Если в 1892 году желание нравиться и преобладало у Марселя Пруста над любовью к истине, то он сознавал эту опасность. Эпиграфами к одной своей новелле, озаглавленной «Виоланта, или Светская жизнь» он опять поставил слова из «Подражания Христу»: «Меньше общайтесь с юнцами и людьми светскими… Не желайте предстать пред великими… Не опирайтесь на тростник, ветром колеблемый, и не доверяйтесь ему, ибо всякая вещь подобна траве, и минут красы ее, как цветы полевые…»

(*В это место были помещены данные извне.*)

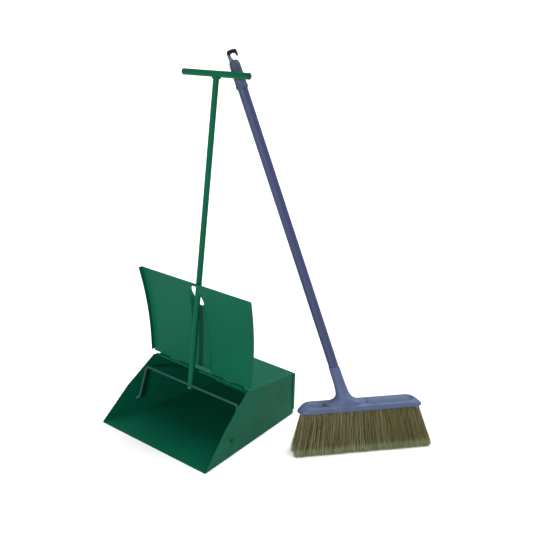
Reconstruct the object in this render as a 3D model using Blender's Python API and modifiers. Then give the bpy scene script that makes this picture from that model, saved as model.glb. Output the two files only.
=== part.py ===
"""Upright dust pan with a self-closing lid, and its long-handled brush.

Metres, +Z up. The origin is the middle of the pan's floor, on its underside. The pan's
mouth faces -Y, its closed back faces +Y, and the brush stands behind its right side.
"""
import math

import bmesh
import bpy
from mathutils import Euler, Matrix, Quaternion, Vector

# --------------------------------------------------------------------------- pan
SHEET = 0.001             # thickness of all the sheet metal
GAP = 0.0003              # clearance between pieces that lie against each other
LIP_WIDTH = 0.280         # the mouth, outside to outside
BACK_WIDTH = 0.214        # the back, outside to outside
DEPTH = 0.288             # lip to back
COVER_SETBACK = 0.127     # lip to the hinge line
BACK_HEIGHT = 0.0885      # side walls at the back
LIP_EDGE = 0.0015         # where the walls' sloped edges start above the floor
WALL_BULGE = 0.007        # how far the walls' sloped edges swell above a straight line
BACK_TAB = 0.020          # the floor's upturned edge inside the back panel
BACK_PANEL_BASE = 0.0105  # lower edge of the back panel
BACK_FLANGE = 0.008       # how far the back panel wraps round the side walls
COVER_FLANGE = 0.009      # folds of the fixed cover inside the side walls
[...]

Рассказу не хватало жизни, а персонажи отличались бесплотной нереальностью образов Метерлинка. Сами имена героев были дематериализованы, а свет, в котором они подвизались, казался «сотканным из материи сновидений»; но осуждение жизни, которую вел автор, там имелось. Подобно Флоберу он мог бы сказать: «Виоланта — это я». Душа Виоланты была осквернена ее другом, который научил ее «весьма неподобающим вещам, о чем она и не подозревала. Они доставили ей острое наслаждение, но вскоре она устыдилась… Нахлынувшее на нее было человеколюбие, которое, подобно могучей волне, могло бы омыть ее сердце, смести все представления о людском неравенстве, засоряющее сердце светское, было остановлено тысячью дамб эгоизма, кокетства и жажды успеха…» Любящий Виоланту Огюстен надеется, что ее спасет пресыщение: «Но он не учел силы, которая, если была вскормлена тщеславием, превозмогает и пресыщение, и презрение и даже скуку: это привычка…» Автобиографичность этих пассажей была столь же очевидной, сколь и неловкой. Своеобразная отвлеченность, свойственная юношескому возрасту, отнимала у рассказа всякую жизнь; тем не менее, суть личной драмы автора — врожденное благородство, случайная грязь, стыд, потом привычка — здесь присутствует. Но «Пир» вскоре «скончался», пережив то, что переживают все журналы — пору энтузиазма, и жизнь Марселя Пруста по-прежнему казалась легкомысленной, блестящей, болезненной и пустой.

Домашняя жизнь

С 1892 по 1900 годы поведение Пруста медленно, но неуклонно изменила болезнь. Его астматические приступы участились и усилились. Однако они оставляли ему долгие передышки, позволявшие вести почти нормальную жизнь — выходить в свет, гостить в Отёе у своего двоюродного деда, в Трувиле у госпожи Строс или банкира Юго Финали, в Эвиан-ле-Бэне и даже путешествовать по французской провинции, затем по Голландии и Италии. Но, поскольку дневные приступы были сильнее ночных, особенно летом, то они постепенно вынудили его к тому, чтобы работать и принимать гостей в такие часы, в какие никто кроме него этого не делал.